電子デバイス工場を医薬品製造仕様へ
生産施設では,生産活動の継続,新施設の早期操業開始,投資コスト圧縮の観点から,他業種工場のコンバージョンで生産能力の増強を図るケースが増えてきた。
2011年9月に竣工した「大正薬品工業水口工場」は,化学・電気素材メーカーの工場を,製剤の検査・包装を行う施設に改修した事例だ。国の医療費削減を目的とするジェネリック医薬品の使用促進策を背景に,ジェネリック医薬品メーカーの同社は,安定供給に向けた生産量の拡大と本社工場(滋賀県甲賀市)の再整備を検討していた。当社はエンジニアリング本部,関西支店の営業所・建築設計部がタッグを組み,複数の事業提案を行った結果,製造ラインを新設するプランが採用された。着工から約6ヵ月という短期間でのプロジェクト完成を実現させている。
「国内電子デバイスの海外生産への移行,製造業の再編などを背景に,近年,工場の売却案件が増えています。一方,医薬品業界は生産量が増加している。両者のニーズが合致した事例です」。当時,関西支店建築設計部で設計を担当していた外園洋一担当部長は現在,エンジニアリング本部施設計画グループで生産施設の計画・設計を手掛けている。生産施設のリニューアルはスピード感が必須条件だと話す。
【工事概要】
大正薬品工業 水口工場
- 場所:
- 滋賀県甲賀市
- 発注者:
- 大正薬品工業
- 設計:
- 当社関西支店
建築設計部 - 生産設備:
- 当社エンジニアリング本部
- 規模:
- S造 1F 延べ5,573m2
- 改修内容:
- 内装改修,設備更新
- 工期:
- 2011年3月
~2011年9月
(関西支店施工)
目的の異なるクリーンルームを再活用
医薬品製造施設では,製造工程でのクロスコンタミネーション(交叉(こうさ)汚染)防止が必要不可欠であり,また,防虫・防鼠など外部からの生物侵入を遮断する管理された空間が求められる。「大正薬品工業 水口工場」では,インダストリアルクリーンルームを医薬品製造向けクリーンルームとして再整備することが重要な要素となった。清浄度の確保という目的は両者とも比較的近い一方,医薬品製造施設においてはGMP※と呼ばれる製造・品質管理に対する多岐にわたる厳しい取決めがある。既存工場の骨格はそのまま活かし,明快なゾーニングと動線計画,空調・照明設備などの改造を行った。

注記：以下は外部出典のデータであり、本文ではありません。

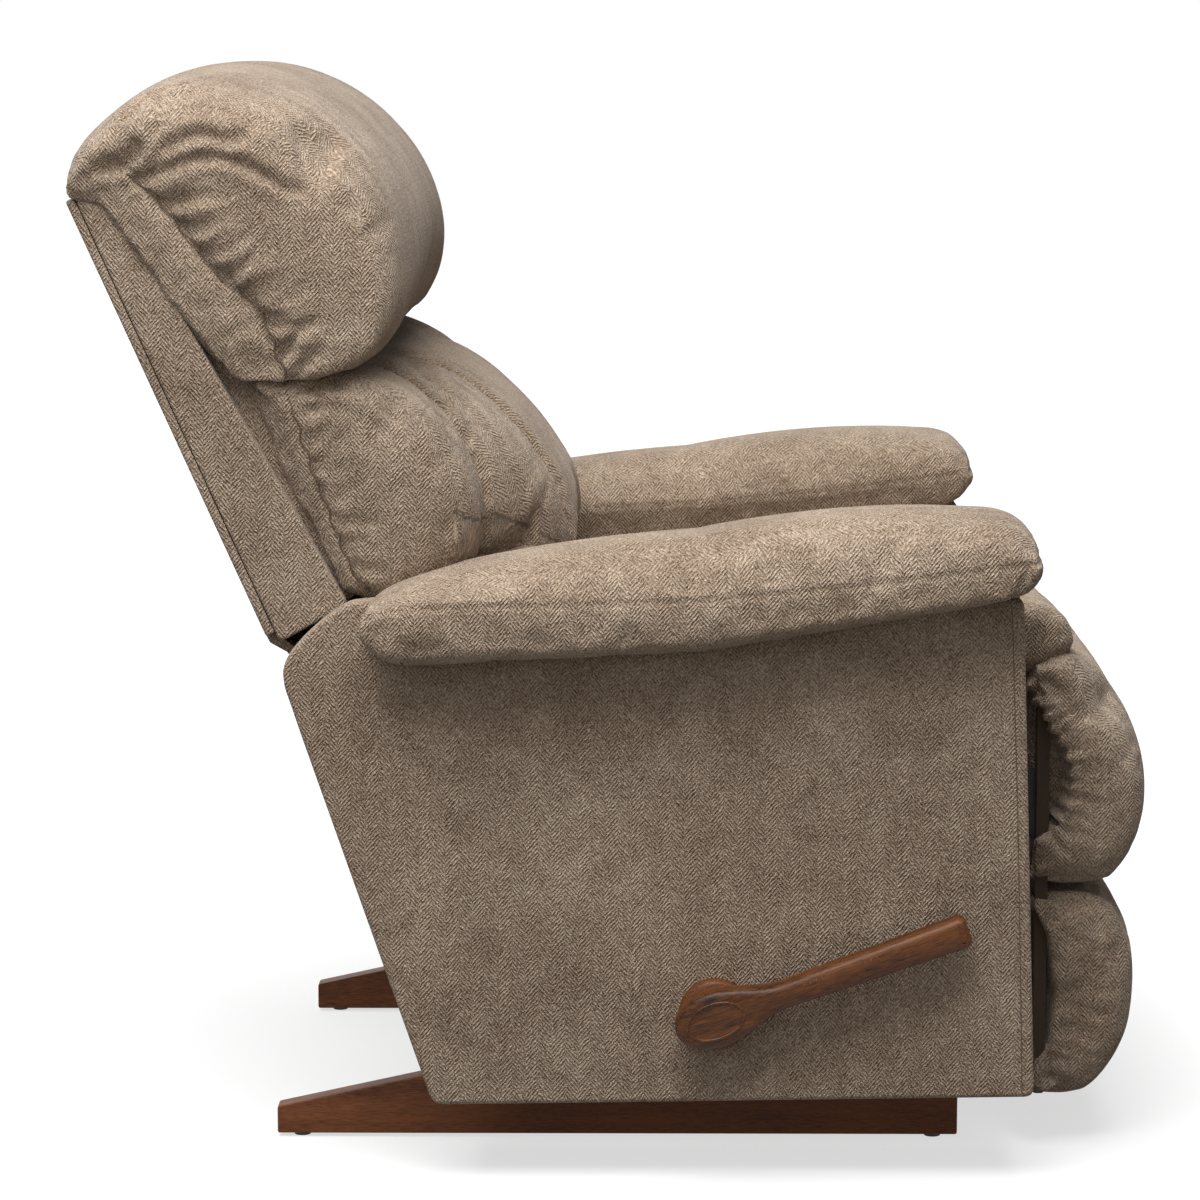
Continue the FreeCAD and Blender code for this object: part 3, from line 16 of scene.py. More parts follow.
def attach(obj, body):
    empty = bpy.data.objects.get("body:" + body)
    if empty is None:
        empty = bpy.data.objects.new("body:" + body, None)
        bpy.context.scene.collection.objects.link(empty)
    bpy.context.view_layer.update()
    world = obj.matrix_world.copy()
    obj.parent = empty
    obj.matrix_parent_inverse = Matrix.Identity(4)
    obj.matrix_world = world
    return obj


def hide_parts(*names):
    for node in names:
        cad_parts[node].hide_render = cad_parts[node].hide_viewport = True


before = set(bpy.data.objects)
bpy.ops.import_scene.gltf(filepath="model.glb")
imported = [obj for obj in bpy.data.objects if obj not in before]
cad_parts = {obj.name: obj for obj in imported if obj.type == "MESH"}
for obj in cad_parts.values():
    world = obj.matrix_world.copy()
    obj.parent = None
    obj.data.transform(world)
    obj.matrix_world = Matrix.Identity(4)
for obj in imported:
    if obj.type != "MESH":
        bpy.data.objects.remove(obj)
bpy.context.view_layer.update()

LOG = logging.getLogger("recliner")
MM = 0.001
# The sides are drawn in (forward, height) millimetres; the sitter faces -Y, and the chair's middle is 5.6 ahead.
MIDDLE_FORWARD = 5.6
# Pitch of a laid line's points, and radii of threads, in metres.
SEAM_STEP, STITCH_STEP, THREAD, FINE_THREAD = 0.002, 0.006, 0.0007, 0.0005
# A face lies sideways or upwards for the cloth map where its normal has this much of that axis.
SIDEWAYS_ROUND, SIDEWAYS_FLAT, UPWARDS = 0.74, 0.6, 0.75
# Steps of a cushion across, of a rounded corner and of a board's rounded rim, and frames of the cloth.
CUSHION_SECTIONS, CORNER_STEPS, RIM_STEPS, CLOTH_FRAMES = 32, 4, 5, 20

Colour = tuple[float, float, float, float]
Place = tuple[float, float, float]
Outline = list[tuple[float, float]]
Bowed = list[Place]


def table(*rows: tuple[float, ...]) -> list:
    """Dataclass field that starts as its own list of the rows."""
    return field(default_factory=lambda: list(rows))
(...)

「品質も大切ですが,働く人にとって快適な環境を提供したい。ここでは,誇りをもって仕事をしてもらえたらと考え,見学窓と見学通路を設置しました。生産施設の場合,窓は極力少なくして密閉度を高めるのが一般的ですが,設計上の工夫で各種査察にも対応した製造エリアを実現しています」(外園担当部長)。
“エンジ本”のエンジニアリング力
エンジニアリング本部生産・研究施設第1グループが,製剤の包装機械の設計・レイアウト,搬入・据付け,試運転調整まで,機械設備に関する一連の業務を担当した。ジェネリック医薬品世界シェアトップを誇るテバファーマスーティカル・インダストリーズ・リミテッドの傘下ということで,提案・交渉,GMPやバリデーション※対応など,全てにおいて高い基準が求められた。完成後のメンテナンス業務も引き継ぎ担当するなど,エンジニアリング本部のサービス内容も充実させた。
エンジニアリング本部は1996年の開設以来,生産施設にターゲットを絞り,プロジェクトの調査・企画から,生産・物流システムも含めた設計,調達,施工,試運転調整,メンテナンス・アフターフォローまでのトータルサービスを目標としてきた。本件は,まさにエンジニアリング本部が目指すべきサービス例である。
現在,半導体製造工場のコンバージョンとして,植物工場への改修プロジェクトも動き出しているという。エンジニアリング本部の豊富な技術とノウハウで,生産施設のリニューアルのバリエーションは益々広がりをみせる。